Attribution models further complicate the picture. First‑touch attribution attributes the entire conversion to the first channel a visitor encountered, while last‑touch gives credit to the final interaction. Multi‑touch attribution distributes credit across all touchpoints, but it requires robust data to work accurately. Without distinct tracking of each link, the attribution model has no real data to differentiate between touchpoints, leading to skewed insights. Even when you can’t afford a full‑blown marketing attribution platform, a simple system that tags each link with a unique identifier can give you the clarity you need.
In short, the ability to trace each visitor back to a specific source is the cornerstone of informed decision‑making in digital marketing. It transforms raw traffic numbers into actionable intelligence, letting you scale what works and eliminate what doesn’t. The next step is to discover a practical way to achieve this tracking without breaking the bank.
Implementing Zero‑Cost Link Tracking with Query Parameters
When you need to know the provenance of a click, the most straightforward approach is to append a custom query string to each hyperlink you share. This tiny addition does not affect how the browser loads the page; it simply adds extra data to the URL that analytics systems can read. For example, adding “?source=newsletter” to the end of a product page URL creates a distinct request that an analytics platform can flag as coming from your newsletter.

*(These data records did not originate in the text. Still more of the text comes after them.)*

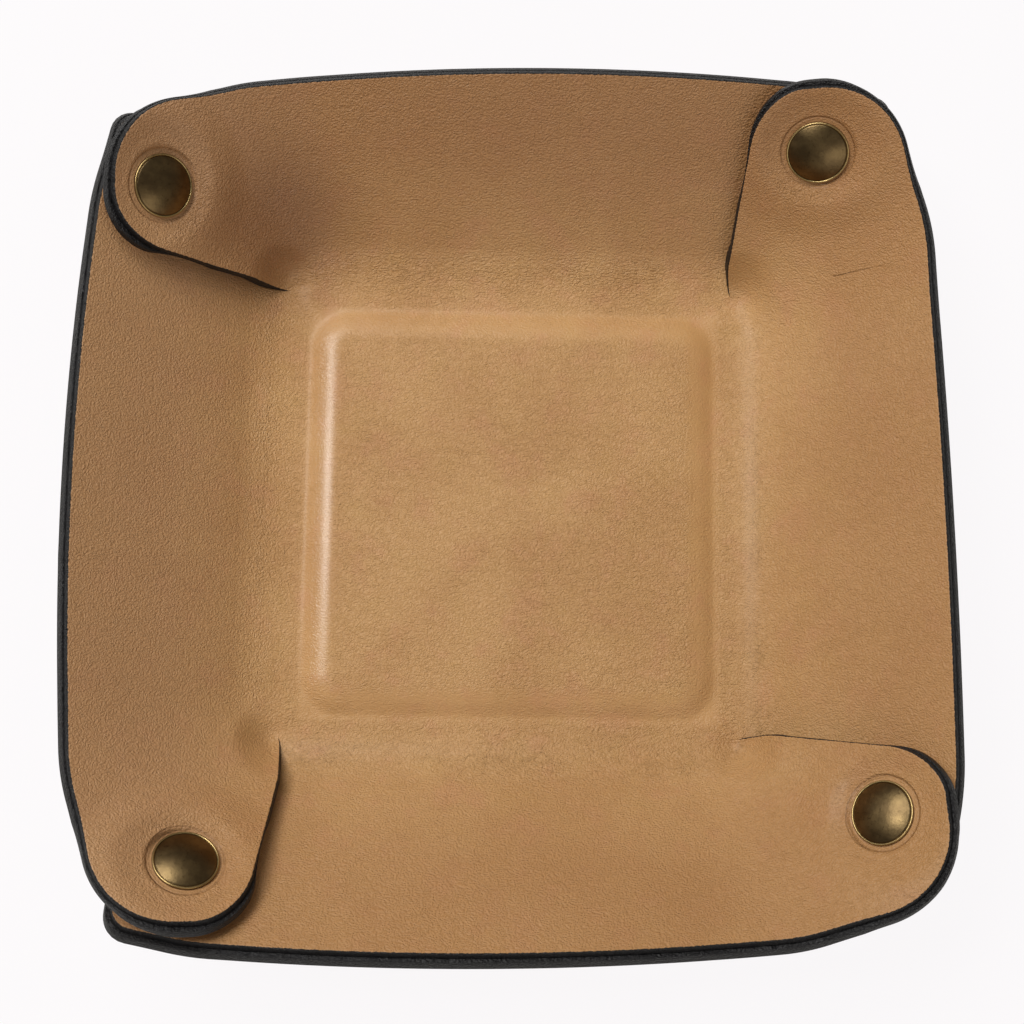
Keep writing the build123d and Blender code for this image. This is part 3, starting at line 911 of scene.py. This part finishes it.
def blended_shader(tree, share, first, second):
    """A Mix Shader between two shader outputs."""
    made = tree.nodes.new("ShaderNodeMixShader")
    feed(tree, made.inputs[0], share)
    tree.links.new(first.socket, made.inputs[1])
    tree.links.new(second.socket, made.inputs[2])
    return Signal(tree, made.outputs[0])


# Ground: pale paper that keeps a faint shadow
ground_mesh = bpy.data.meshes.new("ground")
bm = bmesh.new()
bmesh.ops.create_grid(bm, x_segments=1, y_segments=1, size=3.0)
bm.to_mesh(ground_mesh)
bm.free()
ground = bpy.data.objects.new("ground", ground_mesh)
ground.location.z = -0.0002
bpy.context.scene.collection.objects.link(ground)
paper_material, tree, shader = new_material("pale_paper")
shader.inputs["Base Color"].default_value = (0.86, 0.86, 0.86, 1.0)
shader.inputs["Roughness"].default_value = 0.9
lit = Signal(tree, shader.outputs[0])
white = node(tree, "ShaderNodeEmission", {}, {"Color": (0.985, 0.965, 0.975, 1.0), "Strength": 1.0})
seen = node(tree, "ShaderNodeLightPath", {}, {}, "Is Camera Ray") * 0.94
paper_output = next(n for n in tree.nodes if n.type == "OUTPUT_MATERIAL")
tree.links.new(blended_shader(tree, seen, lit, white).socket, paper_output.inputs["Surface"])
ground_mesh.materials.append(paper_material)

# World: white to the camera, a dim room to everything else
world = bpy.data.worlds.new("studio")
bpy.context.scene.world = world
world.use_nodes = True
tree = world.node_tree
tree.nodes.clear()
room = node(tree, "ShaderNodeBackground", {}, {"Color": (1.0, 0.94, 0.87, 1.0), "Strength": 0.23})
paper = node(tree, "ShaderNodeBackground", {}, {"Color": (0.985, 0.965, 0.975, 1.0), "Strength": 0.97})
is_camera = node(tree, "ShaderNodeLightPath", {}, {}, "Is Camera Ray")
world_output = tree.nodes.new("ShaderNodeOutputWorld")
tree.links.new(blended_shader(tree, is_camera, room, paper).socket, world_output.inputs["Surface"])


def area_light(name, place, size, power, colour):
    """A rectangular light that faces the tray."""
    data = bpy.data.lights.new(name, "AREA")
    data.shape = "RECTANGLE"
    data.size, data.size_y = size
    data.energy = power
    data.color = colour
    light = bpy.data.objects.new(name, data)
    light.location = place
    light.rotation_mode = "QUATERNION"
    light.rotation_quaternion = (-Vector(place)).to_track_quat("-Z", "Y")
    bpy.context.scene.collection.objects.link(light)


area_light("window", (-0.42, 0.62, 0.92), (0.75, 0.60), 9.3, (1.0, 0.985, 0.96))
area_light("window_left", (-0.60, 0.17, 1.03), (0.17, 0.34), 3.5, (1.0, 0.985, 0.955))
area_light("window_low", (-0.93, 0.43, 0.40), (0.25, 0.25), 0.4, (1.0, 0.99, 0.97))
area_light("fill", (0.40, -0.86, 0.62), (0.9, 0.7), 2.8, (1.0, 0.95, 0.89))

# Camera: above the tray, leaning a little towards the front
FRAME_HALF, FOCAL_LENGTH = 512, 1519.8
camera_data = bpy.data.cameras.new("camera")
camera_data.sensor_fit = "HORIZONTAL"
camera_data.angle = 2 * atan(FRAME_HALF / FOCAL_LENGTH)
camera = bpy.data.objects.new("camera", camera_data)
bpy.context.scene.collection.objects.link(camera)
pitch, yaw, roll = -0.1479, 0.0293, -0.0184
to_camera = Matrix.Rotation(roll, 3, "Z") @ Matrix.Rotation(yaw, 3, "Y")
to_camera = to_camera @ Matrix.Rotation(pitch, 3, "X")
camera.rotation_mode = "QUATERNION"
camera.rotation_quaternion = to_camera.transposed().to_quaternion()
camera.location = Vector((-10.86, -56.49, 379.5 + LEATHER)) * MM
camera_data.clip_start = 0.01
bpy.context.scene.camera = camera

scene = bpy.context.scene
scene.view_settings.view_transform = "Standard"

bpy.context.view_layer.update()
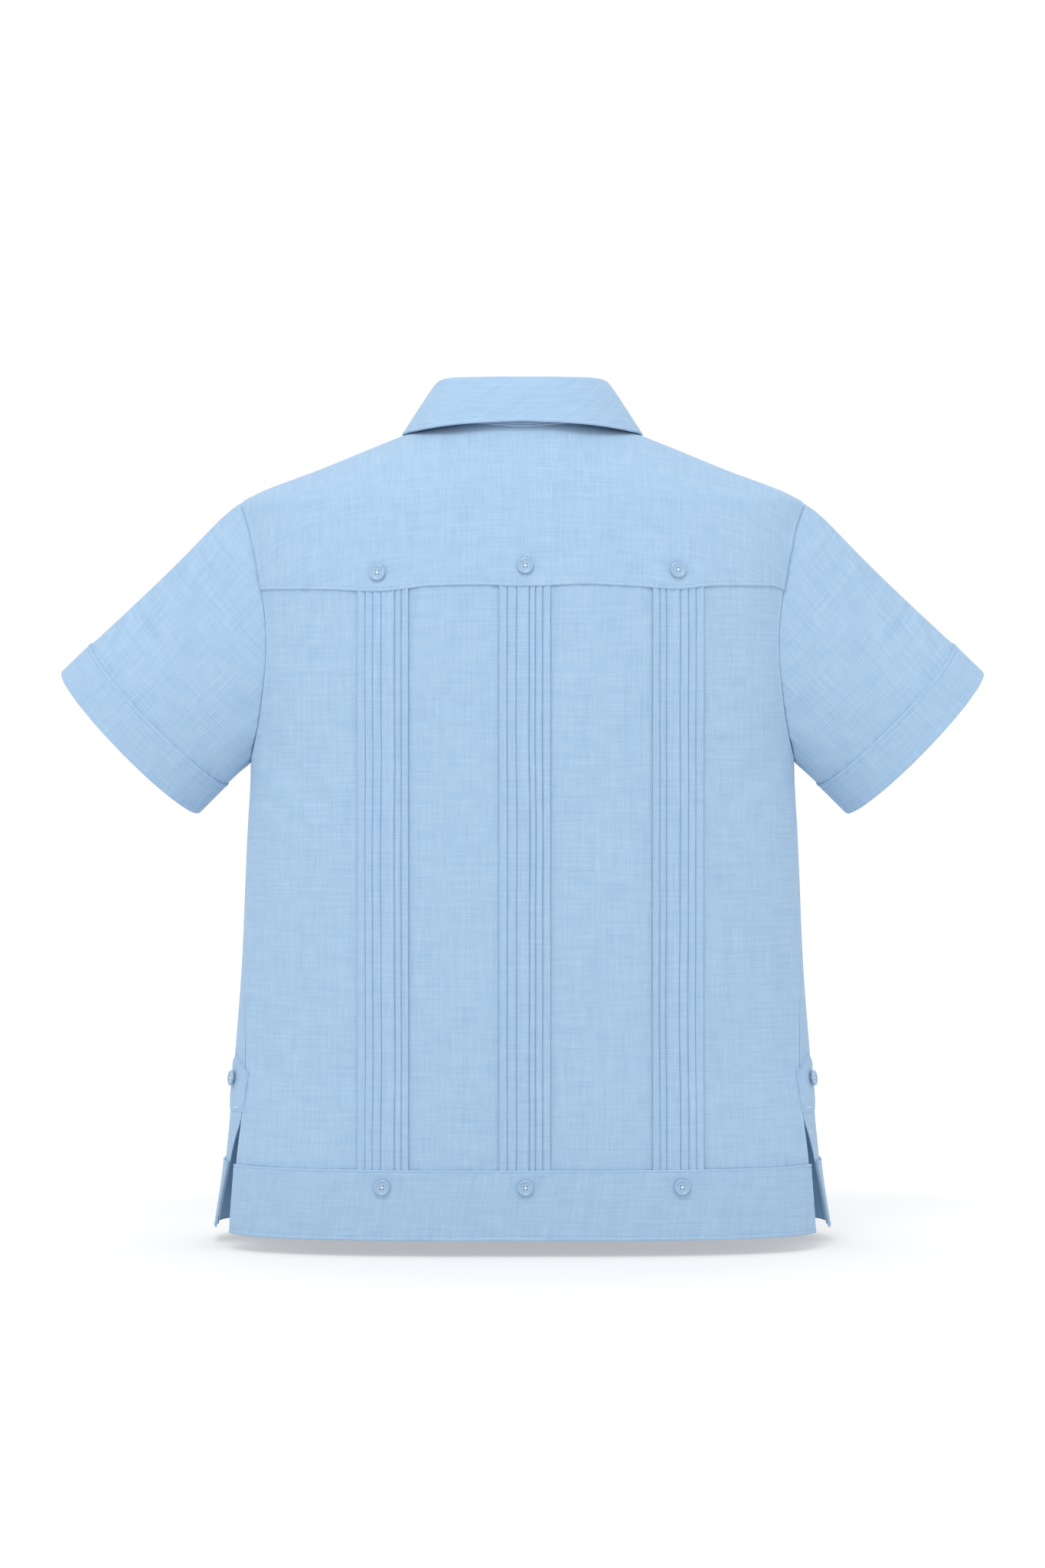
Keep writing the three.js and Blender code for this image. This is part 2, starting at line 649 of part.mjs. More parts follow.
/** A four-hole button, face up, with its back at z = 0. */
function buttonGeometry() {
  const { radius, thick, rim, dish, hole, spacing } = BUTTON;
  const profile = [
    [0, 0],
    [radius - 0.8, 0],
    [radius, thick * 0.45],
    [radius - 0.5, thick],
    [radius - rim, thick],
    [radius - rim - 0.9, thick - dish],
    [0, thick - dish],
  ].map(([x, y]) => new THREE.Vector2(x, y));
  const body = new THREE.LatheGeometry(profile, 14).rotateX(Math.PI / 2);
  let solid = toSolid(body);
  for (const x of [-1, 1]) {
    for (const y of [-1, 1]) {
      const drill = new THREE.CylinderGeometry(hole, hole, thick * 3, 6).rotateX(Math.PI / 2);
      drill.translate((x * spacing) / 2, (y * spacing) / 2, 0);
      solid = solid.subtract(toSolid(drill));
    }
  }
  return fromSolid(solid);
}

const buttonShape = buttonGeometry();

/** A button on a spot, held off it by its thread shank. */
function addButton(name, { point, normal }, off) {
  const mesh = add(name, buttonShape.clone(), COLOURS.button, 0.3);
  mesh.position.copy(point).addScaledVector(normal, off);
  mesh.quaternion.setFromUnitVectors(new THREE.Vector3(0, 0, 1), normal);
}

// ---- the shirt ----

addCloth('back_panel', backPanel());
addCloth('yoke', yoke());
addCloth('front_left', frontPanel(PLACKET.underlap + 2 * SEAM));
addCloth('front_right', mirrored(frontPanel(-PLACKET.underlap)));
const sleeveSolid = sleeve();
addCloth('sleeve_left', sleeveSolid);
addCloth('sleeve_right', mirrored(sleeveSolid));
const cuffSolid = cuff();
addCloth('cuff_left', cuffSolid);
addCloth('cuff_right', mirrored(cuffSolid));
for (const band of BACK_BANDS) addCloth(band.name, tuckBand(band.x, BAND_HEIGHTS_BACK, false));
const frontBand = tuckBand(FRONT_BAND_X, frontBandHeights(FRONT_BAND_X), true);
addCloth('tuck_band_front_left', frontBand);
addCloth('tuck_band_front_right', mirrored(frontBand));
addCloth('hem_band_back', backHemBand());
const frontHem = frontHemBand();
addCloth('hem_band_front_left', frontHem);
addCloth('hem_band_front_right', mirrored(frontHem));
addCloth('placket', placket());
const tab = sideTab();
addCloth('side_tab_left', tab);
addCloth('side_tab_right', mirrored(tab));
addCloth('collar_stand', stand());
addCloth('collar_leaf', leaf());

const YOKE_BUTTONS = [
  { name: 'button_yoke_left', x: 125, z: -117.5 },
  { name: 'button_yoke_centre', x: -2.3, z: -112 },
  { name: 'button_yoke_right', x: -134, z: -115 },
];
for (const { name, x, z } of YOKE_BUTTONS) addButton(name, bodySpot(turnAt(x, z), z), 0.6);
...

Because the query string is invisible to users, the user experience remains unchanged. Browsers interpret the address up to the “?” as the actual resource path. The server receives the full string, but the page content delivered is identical to that of the base URL. Most analytics services treat URLs with different query strings as separate pageviews, allowing you to see how many people visited the product page through each channel.
Here’s a practical workflow to set up this free tracking method:
- Choose a naming convention. Pick short, memorable tags that describe the source or medium. For instance, “newsletter,” “yahoo_banner,” and “home_page.” Keep the tags consistent; any variation will fragment the data.
- Append the tag to each link. If your product page lives at https://www.yourdomain.com/product.htm, you would create three links:
- Newsletter: https://www.yourdomain.com/product.htm?source=newsletter
- Yahoo banner: https://www.yourdomain.com/product.htm?source=yahoo_banner
- Homepage: https://www.yourdomain.com/product.htm?source=home_page
- Update your email and ad creatives. Replace the existing URLs with the tagged versions. If you use an email marketing tool, most platforms allow you to set a “base URL” and then add a parameter automatically; otherwise, paste the full URL into the link field.
- Publish and monitor. Once the links go live, give your analytics a few days to accumulate data. In Google Analytics, you can create a secondary dimension labeled “Source” or use the “Campaign Source” field if you use UTM parameters. For other platforms, look for the query string in the request path.
- Analyze the results. Compare the number of pageviews and conversion rates across the different tags. A high traffic count with low conversion may indicate that the link is generating clicks but not engagement, prompting you to revise the landing page or the creative. Conversely, a low traffic count with a high conversion rate suggests a highly efficient channel that might deserve additional budget.
Because you can add as many tags as you need, you can track each marketing piece - every email, every banner, every social media post - without incurring extra costs. The only investment is the time spent setting up the tags, which pays off in the form of clearer insights.
Beyond simple query strings, you can adopt the UTM parameter standard (utm_source, utm_medium, utm_campaign) if you prefer to integrate with Google Analytics’ built‑in campaign tracking. An example URL would look like this: https://www.yourdomain.com/product.htm?utm_source=newsletter&utm_medium=email&utm_campaign=summer_sale. The analytics platform will automatically parse these parameters and allow you to filter reports by source, medium, and campaign. This method keeps your URLs clean and compatible with most tracking tools.
Once you have a steady stream of tagged data, you’ll notice patterns emerging. Perhaps visitors from the Yahoo banner spend longer on the site, or those from the newsletter jump straight to the checkout page. These insights can guide future design changes, content updates, or even the timing of your next campaign. With zero cost and minimal setup, query string tagging turns your website into a data source that tells you exactly how each marketing touchpoint performs.
By investing a few minutes in tagging your links, you gain a clear, actionable view of your traffic origins. That knowledge lets you fine‑tune your marketing mix, allocate budgets wisely, and ultimately grow revenue without unnecessary spend.